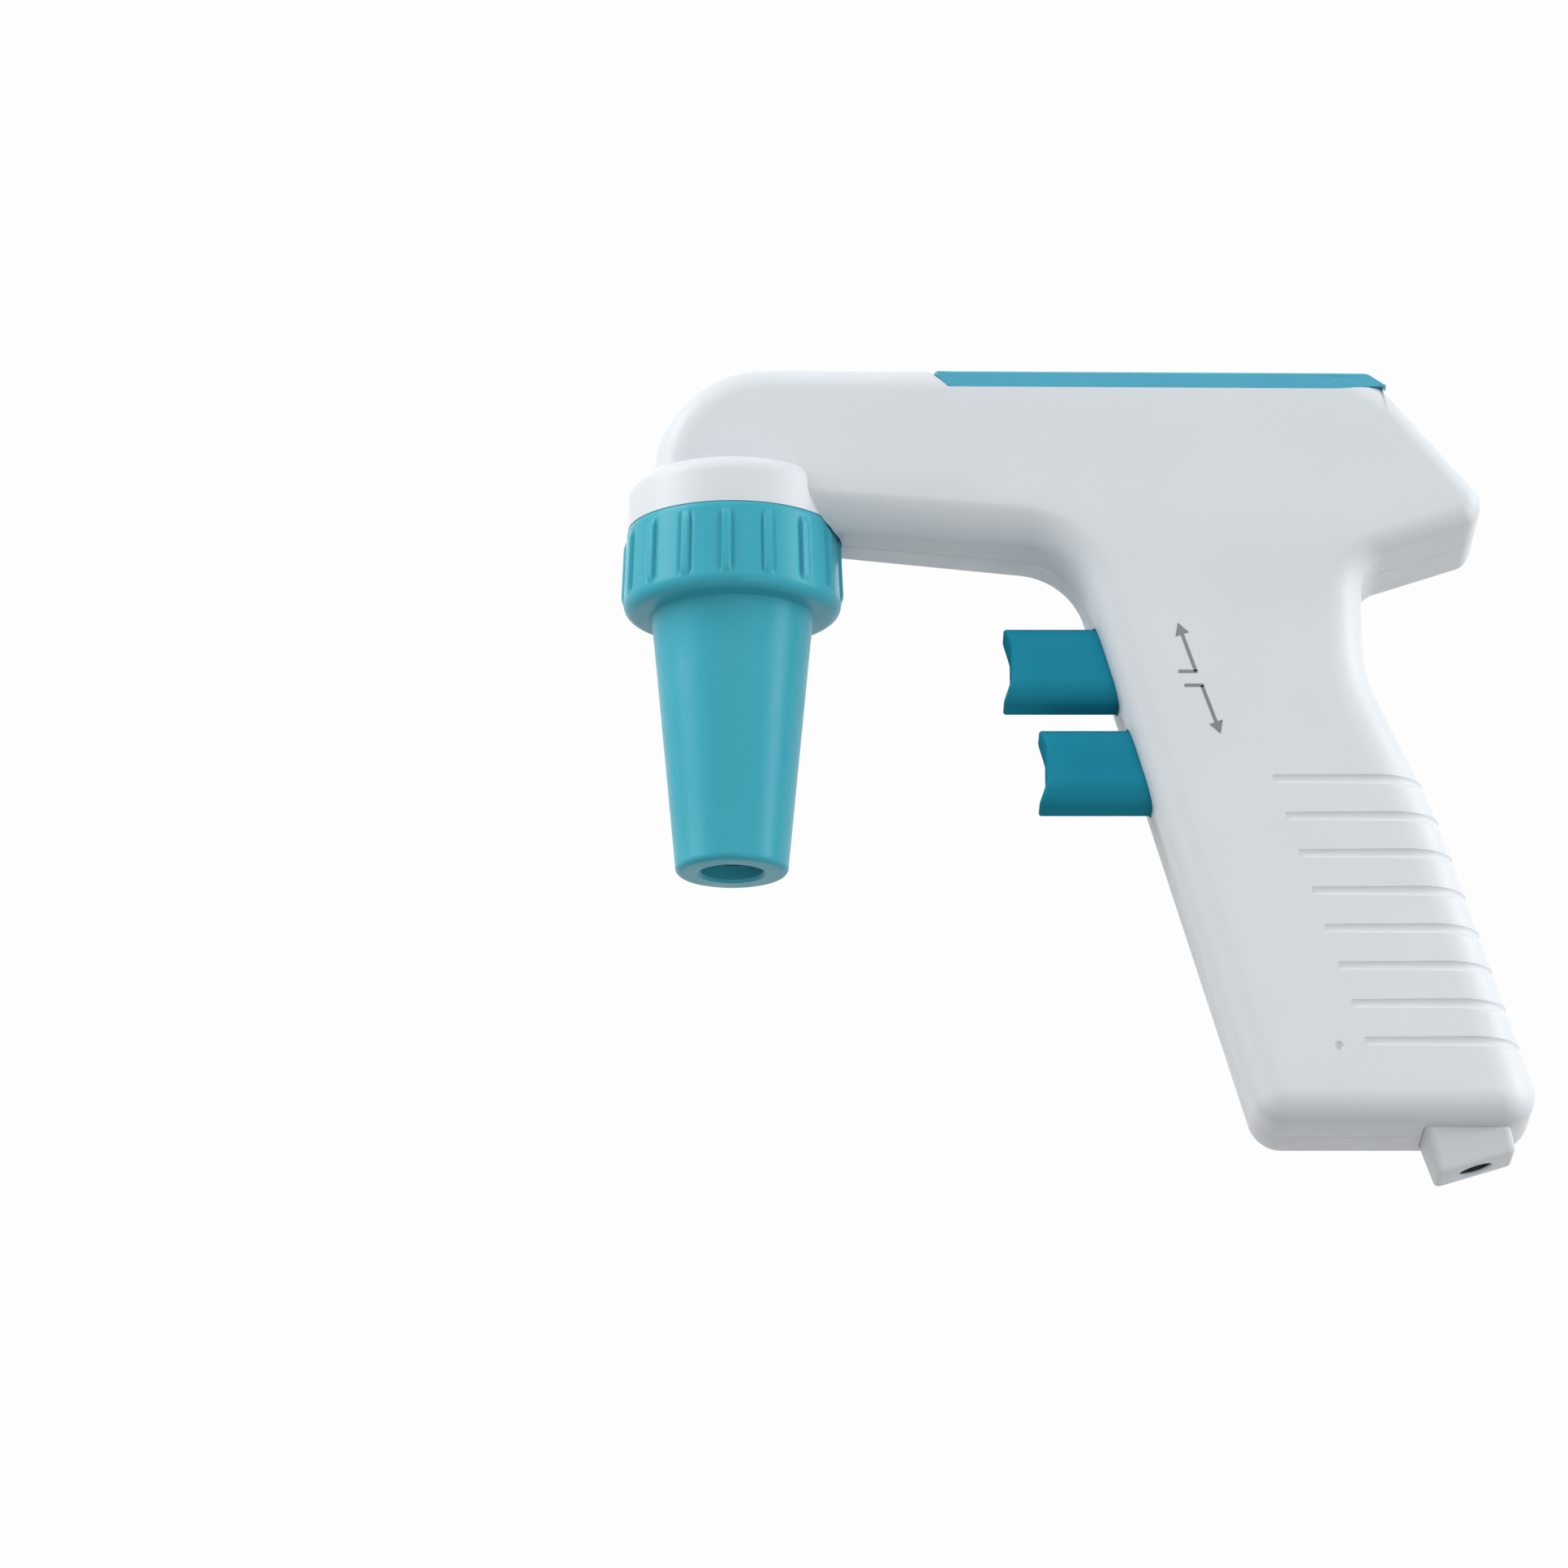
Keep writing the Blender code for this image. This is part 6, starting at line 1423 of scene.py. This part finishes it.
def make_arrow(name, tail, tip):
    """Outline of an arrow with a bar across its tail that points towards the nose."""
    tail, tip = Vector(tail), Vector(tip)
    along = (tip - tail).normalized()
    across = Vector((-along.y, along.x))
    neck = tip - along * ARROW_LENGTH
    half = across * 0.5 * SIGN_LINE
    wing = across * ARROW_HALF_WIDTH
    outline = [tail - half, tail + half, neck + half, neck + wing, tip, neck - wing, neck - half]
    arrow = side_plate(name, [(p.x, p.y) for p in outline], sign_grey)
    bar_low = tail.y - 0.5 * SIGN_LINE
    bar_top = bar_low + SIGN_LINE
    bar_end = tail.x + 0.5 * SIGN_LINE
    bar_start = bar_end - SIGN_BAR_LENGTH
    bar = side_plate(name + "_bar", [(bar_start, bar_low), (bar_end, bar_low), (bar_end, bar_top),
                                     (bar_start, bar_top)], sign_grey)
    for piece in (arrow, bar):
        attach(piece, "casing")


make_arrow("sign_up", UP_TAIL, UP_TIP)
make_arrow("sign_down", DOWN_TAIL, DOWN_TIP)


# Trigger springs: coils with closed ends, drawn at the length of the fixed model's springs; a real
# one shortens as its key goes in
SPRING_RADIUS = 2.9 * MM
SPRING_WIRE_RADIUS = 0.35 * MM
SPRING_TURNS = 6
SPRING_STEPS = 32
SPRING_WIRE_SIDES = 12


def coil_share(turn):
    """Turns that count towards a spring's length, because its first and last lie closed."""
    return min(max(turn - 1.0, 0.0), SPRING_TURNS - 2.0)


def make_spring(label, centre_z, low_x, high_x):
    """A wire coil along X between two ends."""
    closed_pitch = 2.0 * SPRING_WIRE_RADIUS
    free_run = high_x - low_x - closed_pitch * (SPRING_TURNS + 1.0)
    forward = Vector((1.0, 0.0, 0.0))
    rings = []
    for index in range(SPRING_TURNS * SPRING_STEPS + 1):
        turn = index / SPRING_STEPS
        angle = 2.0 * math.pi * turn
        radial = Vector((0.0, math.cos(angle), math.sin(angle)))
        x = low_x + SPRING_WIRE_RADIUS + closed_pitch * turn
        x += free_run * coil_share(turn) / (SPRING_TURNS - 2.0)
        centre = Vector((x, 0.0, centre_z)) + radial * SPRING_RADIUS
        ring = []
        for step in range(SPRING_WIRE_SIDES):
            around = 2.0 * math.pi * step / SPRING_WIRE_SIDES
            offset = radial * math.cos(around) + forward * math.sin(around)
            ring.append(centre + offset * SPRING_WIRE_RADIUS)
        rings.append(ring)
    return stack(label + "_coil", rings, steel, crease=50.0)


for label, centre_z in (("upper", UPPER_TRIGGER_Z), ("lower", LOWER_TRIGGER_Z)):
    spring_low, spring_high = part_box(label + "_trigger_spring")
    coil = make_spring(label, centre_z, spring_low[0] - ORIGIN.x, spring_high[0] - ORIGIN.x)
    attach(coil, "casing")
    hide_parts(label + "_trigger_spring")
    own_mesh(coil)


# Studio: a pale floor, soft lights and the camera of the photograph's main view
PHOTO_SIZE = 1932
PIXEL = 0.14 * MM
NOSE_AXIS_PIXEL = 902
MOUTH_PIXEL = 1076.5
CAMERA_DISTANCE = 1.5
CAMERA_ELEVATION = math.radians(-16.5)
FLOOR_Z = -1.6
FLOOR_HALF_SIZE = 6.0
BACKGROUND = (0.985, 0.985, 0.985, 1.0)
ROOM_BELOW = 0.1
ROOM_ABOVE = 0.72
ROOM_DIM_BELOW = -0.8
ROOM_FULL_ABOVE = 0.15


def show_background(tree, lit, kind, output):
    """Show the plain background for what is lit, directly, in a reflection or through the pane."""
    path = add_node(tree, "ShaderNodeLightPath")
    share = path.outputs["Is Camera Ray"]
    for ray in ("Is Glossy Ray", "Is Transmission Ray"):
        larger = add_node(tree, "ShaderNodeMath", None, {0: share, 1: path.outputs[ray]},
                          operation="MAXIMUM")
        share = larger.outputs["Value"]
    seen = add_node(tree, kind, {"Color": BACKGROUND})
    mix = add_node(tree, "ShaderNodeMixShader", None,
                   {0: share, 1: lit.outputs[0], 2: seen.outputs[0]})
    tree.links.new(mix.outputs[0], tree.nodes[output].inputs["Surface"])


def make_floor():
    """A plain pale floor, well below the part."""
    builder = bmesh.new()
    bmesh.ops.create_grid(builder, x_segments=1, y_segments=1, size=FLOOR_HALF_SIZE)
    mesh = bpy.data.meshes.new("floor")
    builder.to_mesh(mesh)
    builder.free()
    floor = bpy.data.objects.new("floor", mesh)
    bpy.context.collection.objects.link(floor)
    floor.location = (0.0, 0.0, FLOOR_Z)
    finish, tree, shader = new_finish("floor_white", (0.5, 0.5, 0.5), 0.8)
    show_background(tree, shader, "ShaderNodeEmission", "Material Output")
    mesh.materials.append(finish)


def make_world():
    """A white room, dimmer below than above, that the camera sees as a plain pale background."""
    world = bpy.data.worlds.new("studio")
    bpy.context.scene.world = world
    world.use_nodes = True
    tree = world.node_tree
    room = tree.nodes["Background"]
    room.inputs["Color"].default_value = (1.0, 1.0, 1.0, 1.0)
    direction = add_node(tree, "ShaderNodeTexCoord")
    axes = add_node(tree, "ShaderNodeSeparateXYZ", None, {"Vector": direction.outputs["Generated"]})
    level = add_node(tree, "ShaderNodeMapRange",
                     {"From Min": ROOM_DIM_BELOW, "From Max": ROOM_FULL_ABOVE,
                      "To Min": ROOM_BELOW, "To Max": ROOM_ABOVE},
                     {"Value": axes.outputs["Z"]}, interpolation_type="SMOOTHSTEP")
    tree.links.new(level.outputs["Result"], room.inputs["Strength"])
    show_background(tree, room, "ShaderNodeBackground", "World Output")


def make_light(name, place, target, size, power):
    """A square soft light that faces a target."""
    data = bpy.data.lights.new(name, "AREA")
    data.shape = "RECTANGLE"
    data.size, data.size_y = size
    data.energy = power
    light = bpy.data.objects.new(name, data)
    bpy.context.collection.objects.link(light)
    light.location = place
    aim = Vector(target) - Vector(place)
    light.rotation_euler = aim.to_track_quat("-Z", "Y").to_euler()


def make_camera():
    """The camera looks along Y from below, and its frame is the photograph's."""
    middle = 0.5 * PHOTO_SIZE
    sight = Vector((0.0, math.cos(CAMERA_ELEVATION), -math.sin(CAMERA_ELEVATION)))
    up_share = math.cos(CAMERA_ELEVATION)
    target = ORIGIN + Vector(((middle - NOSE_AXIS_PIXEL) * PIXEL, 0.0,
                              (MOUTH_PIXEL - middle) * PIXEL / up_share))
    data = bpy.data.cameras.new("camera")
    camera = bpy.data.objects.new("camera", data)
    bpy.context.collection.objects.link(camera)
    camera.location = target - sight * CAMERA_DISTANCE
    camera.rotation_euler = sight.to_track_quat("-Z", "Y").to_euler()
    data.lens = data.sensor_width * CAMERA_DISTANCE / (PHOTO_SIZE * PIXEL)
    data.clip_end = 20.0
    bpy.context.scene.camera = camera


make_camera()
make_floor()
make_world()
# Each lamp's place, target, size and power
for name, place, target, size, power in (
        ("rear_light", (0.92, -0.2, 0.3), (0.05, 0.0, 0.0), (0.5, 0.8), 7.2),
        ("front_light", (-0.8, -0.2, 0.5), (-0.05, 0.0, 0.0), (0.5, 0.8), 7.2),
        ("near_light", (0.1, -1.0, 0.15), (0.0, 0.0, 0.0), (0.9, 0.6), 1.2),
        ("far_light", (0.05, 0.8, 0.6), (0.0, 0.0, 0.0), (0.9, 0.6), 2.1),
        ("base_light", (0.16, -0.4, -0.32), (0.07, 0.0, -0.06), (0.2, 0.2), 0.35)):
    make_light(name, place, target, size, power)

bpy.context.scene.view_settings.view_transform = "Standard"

==

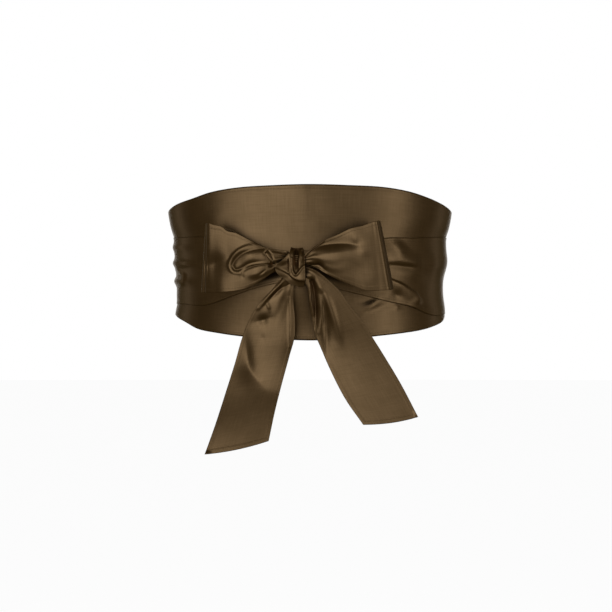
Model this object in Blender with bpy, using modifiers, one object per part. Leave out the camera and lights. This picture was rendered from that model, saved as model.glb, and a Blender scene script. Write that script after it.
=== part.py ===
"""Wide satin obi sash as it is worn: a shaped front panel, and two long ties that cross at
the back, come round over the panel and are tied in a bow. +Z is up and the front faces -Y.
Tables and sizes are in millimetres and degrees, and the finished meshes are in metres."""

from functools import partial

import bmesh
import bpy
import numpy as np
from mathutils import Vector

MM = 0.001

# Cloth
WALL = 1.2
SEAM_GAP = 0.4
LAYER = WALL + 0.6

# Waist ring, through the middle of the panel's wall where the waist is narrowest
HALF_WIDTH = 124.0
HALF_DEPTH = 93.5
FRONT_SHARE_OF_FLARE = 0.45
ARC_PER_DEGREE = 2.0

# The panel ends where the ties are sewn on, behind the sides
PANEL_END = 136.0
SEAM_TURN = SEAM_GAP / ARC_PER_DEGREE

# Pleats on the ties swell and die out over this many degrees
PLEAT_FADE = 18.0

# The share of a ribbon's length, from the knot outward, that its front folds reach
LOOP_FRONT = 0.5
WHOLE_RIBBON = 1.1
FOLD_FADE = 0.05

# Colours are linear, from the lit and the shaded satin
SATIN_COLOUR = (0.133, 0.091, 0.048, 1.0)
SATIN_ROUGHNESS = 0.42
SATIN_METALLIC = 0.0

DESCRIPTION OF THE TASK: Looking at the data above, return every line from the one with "Model this object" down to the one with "ARC_PER_DEGREE = 2.0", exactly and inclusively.

CORRECT RESULT:
Model this object in Blender with bpy, using modifiers, one object per part. Leave out the camera and lights. This picture was rendered from that model, saved as model.glb, and a Blender scene script. Write that script after it.
=== part.py ===
"""Wide satin obi sash as it is worn: a shaped front panel, and two long ties that cross at
the back, come round over the panel and are tied in a bow. +Z is up and the front faces -Y.
Tables and sizes are in millimetres and degrees, and the finished meshes are in metres."""

from functools import partial

import bmesh
import bpy
import numpy as np
from mathutils import Vector

MM = 0.001

# Cloth
WALL = 1.2
SEAM_GAP = 0.4
LAYER = WALL + 0.6

# Waist ring, through the middle of the panel's wall where the waist is narrowest
HALF_WIDTH = 124.0
HALF_DEPTH = 93.5
FRONT_SHARE_OF_FLARE = 0.45
ARC_PER_DEGREE = 2.0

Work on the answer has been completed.